Wer zwischen den Ständen durch Mittelstraße und Benkertstraße schlenderte, konnte in der Tat kaum holländische Stände entdecken: mexikanische Tacos, indische Tücher, Schirme, Seife und Käse aus den Alpen. Einige haben sich Mühe gegeben, ihren Ständen zumindest eine holländische Note zu geben. Ein Frittenverkäufer hat handschriftlich auf dem Schild ergänzt, dass es sich um „holländische“ Pommes handelt. Roswitha Couvee, die in der Mittelstraße Waffeln verkauft, betonte: „Ich habe extra holländischen Kakao gekauft und Fähnchen aufgehängt.“ Sie ist das erste Mal dabei – wie viele der insgesamt 70 Standbetreiber. Auch Nicole van Aarle aus Holland war noch nie da. Sie verkaufte Holzschuhe und schnitzte immer wieder selbst für das Publikum. „Ich kann nicht klagen“, sagte sie.
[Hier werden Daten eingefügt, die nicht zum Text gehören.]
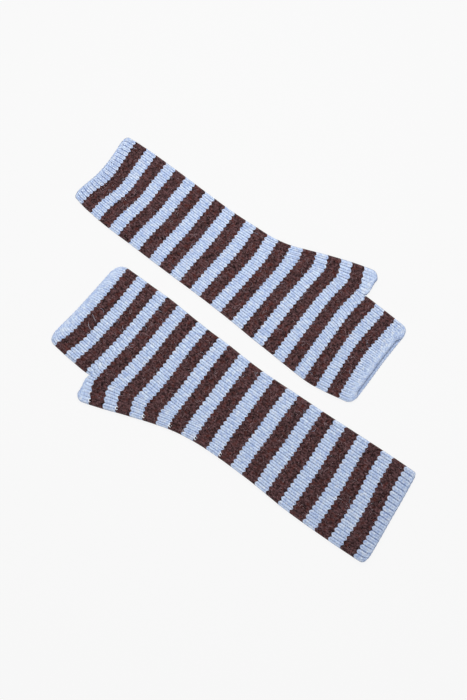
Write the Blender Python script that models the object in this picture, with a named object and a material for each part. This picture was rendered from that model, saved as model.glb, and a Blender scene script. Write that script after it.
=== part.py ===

Sie habe schon einiges verkauft und „die Menschen sind fröhlich“.

„Viel mehr Flair“: Lob von Händlern und Besuchern aus dem Holländischen Viertel

Der geringe Anteil der niederländischen Stände stieß bei den Besuchern auf ein geteiltes Echo. „Der Tiroler Bauernstadel gehört einfach nicht hierher“, betont das Potsdamer Ehepaar Peter. „Früher war es spezifischer holländisch, das würden wir uns anders wünschen.“ Dass es insgesamt weniger Stände sind, finden sie aber positiv. „Da kann man besser laufen, es ist übersichtlicher.“ Manche kommentieren dagegen, es sei leer. Anderen ist noch gar nicht aufgefallen, dass weniger Holländer da sind als sonst.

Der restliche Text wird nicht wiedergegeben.